I made two of each candle test instead of one because there's another aspect to this entirely: curing. Many people suggest that a candle needs to "cure" before it's burnt. That is, it needs to sit around not being burnt for a while. I've seen some people say that a candle needs to sit for 12-48 hours before, and other who said it needs to be more like two weeks (at least!). So, one of each candle will be burned within 12-48 hours, and the other will wait longer.


This is a lot, I know. I ran into this issue first when I started making bath products and found that everything I made sucked. I was, in many cases, following exact recipes I'd found online or in books, which eventually made me realize that DIY recipes are pretty much exactly like when a food recipe tells you to caramelize onions in 5 minutes: total bullshit. A lot of these recipes were made one time and either just happened to work, or created a crappy product, but that didn't matter to the people posting the recipe. They were posting it to gain views, ad revenue, and/or the satisfaction of knowing people were listening to what they said.

For this reason, finding recipes to start from when making things to sell can be such a pain, especially when you want to do it a little differently (using essential oils in this case, rather than fragrance oils).

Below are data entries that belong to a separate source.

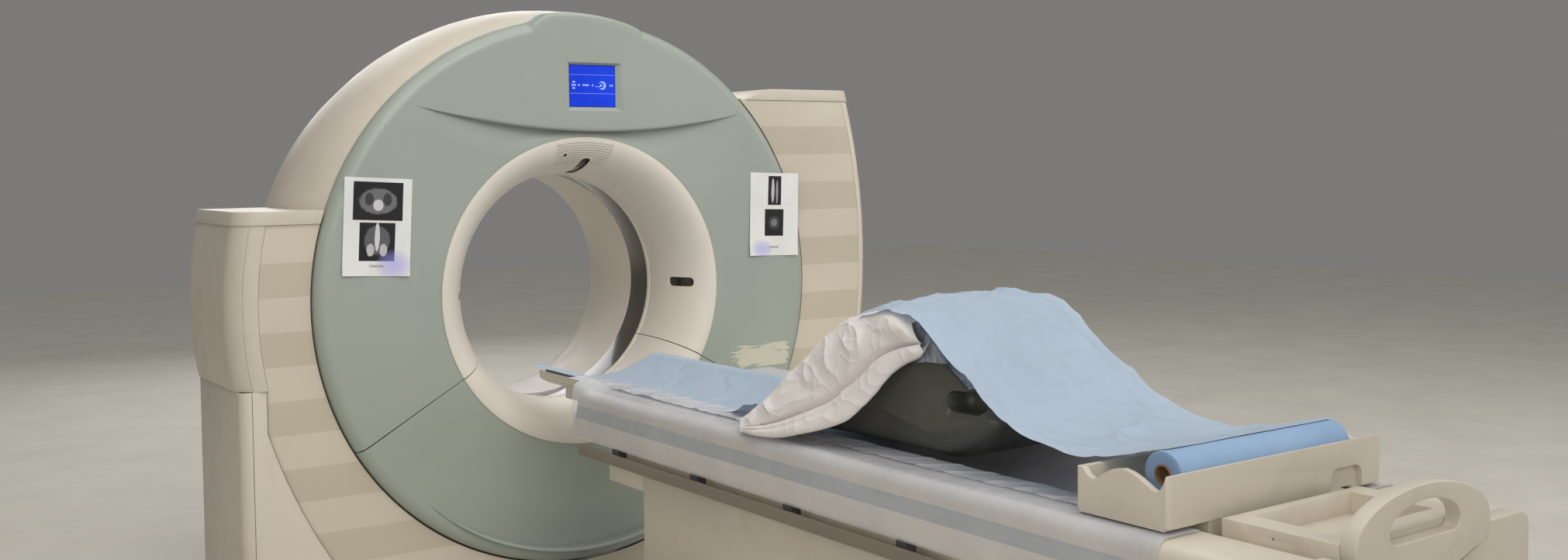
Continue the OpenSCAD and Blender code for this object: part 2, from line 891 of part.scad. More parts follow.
base_frame();
yoke_left();
yoke_right();
tilt_drive();
tilt_bearing();
front_plate_left();
front_plate_right();
corner_panels();
side_cover_left();
side_cover_right();
side_skirts();
tower_caps();
rear_panels();
table_base();
base_cover();
column_outer();
floor_duct();
drum_frame();
front_cover_upper();
front_cover_lower();
funnel_upper();
funnel_lower();
scan_window();
rear_funnel();
rear_cover();
shell_left();
shell_right();
display_screen();
speaker_grille();
laser_windows();
control_panels();
notice_sheets();
rotor_ring();
xray_tube();
collimator();
detector_arc();
generator();
tube_cooler();
slip_ring();
couch_body();
couch_bands();
under_frame();
accessory_rails();
rail_clips();
foot_end_cover();
column_inner();
upper_skirt();
cover_film();
column_mid();
mid_skirt();
cradle_shell();
mattress();
foot_tray();
push_handle();
roll_holder();
roll_core();
paper_roll();
paper_sheet();
leg_bolster();
white_cloth();
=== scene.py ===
import bmesh
import bpy
from math import cos, degrees, pi, radians, sin, sqrt
from mathutils import Matrix, Vector, noise


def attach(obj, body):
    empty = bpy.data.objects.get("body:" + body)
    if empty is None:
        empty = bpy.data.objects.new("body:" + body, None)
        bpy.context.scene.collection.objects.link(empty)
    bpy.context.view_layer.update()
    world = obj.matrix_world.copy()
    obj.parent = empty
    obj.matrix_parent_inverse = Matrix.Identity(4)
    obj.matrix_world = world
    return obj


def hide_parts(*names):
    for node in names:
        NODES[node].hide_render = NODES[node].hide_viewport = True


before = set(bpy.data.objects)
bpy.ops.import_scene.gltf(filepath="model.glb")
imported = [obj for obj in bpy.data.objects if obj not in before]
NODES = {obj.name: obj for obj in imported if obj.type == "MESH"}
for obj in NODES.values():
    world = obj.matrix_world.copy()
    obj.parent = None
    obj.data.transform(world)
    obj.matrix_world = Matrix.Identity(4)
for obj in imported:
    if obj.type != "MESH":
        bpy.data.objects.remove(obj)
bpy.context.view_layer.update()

# Heights, radii and places in the frame, in metres
ISO = 1.020          # bore's middle over the floor
FRONT = -0.333       # Y of the front cover's face
STRIPE = -0.303      # Y of the left tower's striped face
BORE, MOUTH = 0.390, 0.503     # radii of the bore and of the funnel's mouth
BROW = 0.028         # how far the brow stands out
LIE = 0.405          # radius of the hollow that the paper lies in
LIE_Z = ISO - 0.277 + LIE
DECK = ISO - 0.225
PAD_ENDS = (-0.388, -2.790)       # Y of the mattress's ends, ring and foot
ROLL = (-2.9555, -0.133, 0.042)   # roll's Y, its height over the bore's middle, its radius
PHOTO_W, PHOTO_H = 2022, 722


# ---------- small tools ----------
def srgb(r, g, b):
    """A colour given as 0-255 screen values, in linear light."""
    out = []
    for v in (r, g, b):
        v = v / 255
        out.append(v / 12.92 if v <= 0.04045 else ((v + 0.055) / 1.055) ** 2.4)
    return (*out, 1.0)


def mix(a, b, t):
    return a + (b - a) * t


def smooth(t):
    t = max(0.0, min(1.0, t))
    return t * t * (3 - 2 * t)


def spline(points, n):
    """n + 1 points on a Catmull-Rom curve through the given points."""
    pts = [Vector(p) for p in points]
    pts = [pts[0] * 2 - pts[1]] + pts + [pts[-1] * 2 - pts[-2]]
    spans = len(pts) - 3
    out = []
    for i in range(n + 1):
        t = i / n * spans
        k = min(int(t), spans - 1)
        u = t - k
        a, b, c, d = pts[k:k + 4]
        out.append(0.5 * ((2 * b) + (c - a) * u + (2 * a - 5 * b + 4 * c - d) * u * u
                          + (3 * b - a - 3 * c + d) * u ** 3))
    return out


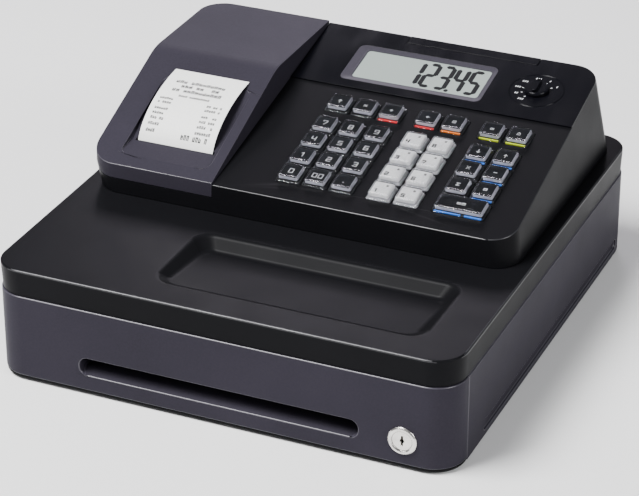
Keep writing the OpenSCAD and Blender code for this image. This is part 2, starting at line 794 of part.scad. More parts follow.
base_pan();
feet();
screws();
cabinet_shell();
top_deck();
console_case();
display_panel();
lcd_module();
main_board();
key_mat();
printer_frame();
cable_gland();
latch_solenoid();
latch_lever();
printer_cover();
receipt();
platen_roller();
paper_roll();
rear_display();
mode_dial();
drawer_tray();
drawer_front();
till_insert();
bill_clips();
lock_barrel();
lock_plug();
for (k = KEYS)
    color(k[1] == 3 || k[1] == 4 ? "#e4e6ea" : "#3a3d45") key_cap(k);
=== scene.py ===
"""Looks of a compact electronic cash register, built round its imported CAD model."""
import json
import math
import random

import bmesh
import bpy
import numpy as np
from mathutils import Matrix, Vector
from mathutils.bvhtree import BVHTree


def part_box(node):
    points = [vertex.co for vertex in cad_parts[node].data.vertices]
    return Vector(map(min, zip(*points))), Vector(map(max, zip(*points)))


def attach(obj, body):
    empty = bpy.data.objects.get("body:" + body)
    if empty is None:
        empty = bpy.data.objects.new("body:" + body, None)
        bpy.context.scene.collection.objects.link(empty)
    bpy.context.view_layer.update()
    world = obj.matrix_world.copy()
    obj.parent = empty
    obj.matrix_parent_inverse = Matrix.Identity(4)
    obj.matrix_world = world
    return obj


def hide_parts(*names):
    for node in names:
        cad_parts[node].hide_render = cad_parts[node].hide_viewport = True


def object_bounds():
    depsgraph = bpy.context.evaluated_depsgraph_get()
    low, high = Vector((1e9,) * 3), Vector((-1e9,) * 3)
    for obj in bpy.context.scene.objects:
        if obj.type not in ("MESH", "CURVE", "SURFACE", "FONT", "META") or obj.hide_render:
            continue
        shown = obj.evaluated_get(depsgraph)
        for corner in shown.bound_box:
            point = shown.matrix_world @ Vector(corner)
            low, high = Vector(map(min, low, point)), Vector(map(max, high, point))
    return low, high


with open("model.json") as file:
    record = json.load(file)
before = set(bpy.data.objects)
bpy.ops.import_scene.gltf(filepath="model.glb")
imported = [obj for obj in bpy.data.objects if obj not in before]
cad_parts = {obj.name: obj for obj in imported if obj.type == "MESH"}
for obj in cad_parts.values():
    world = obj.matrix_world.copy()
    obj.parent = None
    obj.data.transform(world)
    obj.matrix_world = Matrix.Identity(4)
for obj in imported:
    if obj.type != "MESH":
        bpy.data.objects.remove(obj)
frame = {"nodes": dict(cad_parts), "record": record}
cad_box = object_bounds()

MM = 0.001
RECORD = frame["record"]
NODE_BODY = {
    node: body for body, nodes in RECORD["behaviour"]["bodies"].items() for node in nodes
}
NODE_SLOT = {part["node"]: part["material_slot"] for part in RECORD["subparts"]}
SLOT_COLOUR = {entry["slot"]: entry["base_color"][:3] for entry in RECORD["materials"]}
JOINTS = {joint["name"]: joint for joint in RECORD["behaviour"]["joints"]}

# ---- Tilted frame of the console: X across, Y up the slope, Z out of it ----

SLOPE_OUT = Vector(JOINTS["mode_turn"]["axis"])
SLOPE_UP = SLOPE_OUT.cross(Vector((1, 0, 0)))
DIAL_CENTRE = Vector(JOINTS["mode_turn"]["pos_m"])
SLOPE = Matrix((
    (1, 0, 0, 0),
    (0, SLOPE_UP.y, SLOPE_OUT.y, DIAL_CENTRE.y),
    (0, SLOPE_UP.z, SLOPE_OUT.z, DIAL_CENTRE.z),
    (0, 0, 0, 1),
))
TO_SLOPE = SLOPE.inverted()


def slope_box(node):
    """Lowest and highest corners of a CAD node in the tilted frame."""
    points = [TO_SLOPE @ v.co for v in frame["nodes"][node].data.vertices]
    low = Vector([min(p[i] for p in points) for i in range(3)])
    high = Vector([max(p[i] for p in points) for i in range(3)])
    return low, high


# ---- Meshes ----

# A printed mark starts this far below the surface it lies on, and ends this far above it
SINK = 0.1 * MM
FILM = 0.03 * MM


def add_piece(name, mesh, node, materials):
    """Puts a mesh in the scene as a piece that moves with a CAD node's body."""
    for material in materials:
        mesh.materials.append(material)
    piece = bpy.data.objects.new(name, mesh)
    bpy.context.collection.objects.link(piece)
    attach(piece, NODE_BODY[node])
    return piece


def finish_mesh(work, name, sharp=35, to_world=None):
    """Turns a bmesh into a smooth mesh that breaks at edges sharper than so many degrees."""
    bmesh.ops.recalc_face_normals(work, faces=work.faces)
    if to_world:
        work.transform(to_world)
    mesh = bpy.data.meshes.new(name)
    work.to_mesh(mesh)
    work.free()
    mesh.shade_smooth()
    mesh.set_sharp_from_angle(angle=math.radians(sharp))
    return mesh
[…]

Certainly, I've learned that candles just aren't the best way to use essential oils. Last year I made some simple glycerin soap with essential oils and it was fantastic (expect more of that in the future!). In candles, though, you need a lot of oil to throw a little scent. Essential oil is an extremely expensive product to produce, and to buy, and we need to keep that in mind. If I end up making an amazing candle that has tons of oil in it and costs $40 retail, would that be worth the expense? I don't think so.

However, I'd love it if you shared your experience of making essential oil-based candles and products. Do you agree that candles aren't the best way to diffuse essential oils? If so, have you discovered other ways to diffuse scent (other than an actual diffuser)?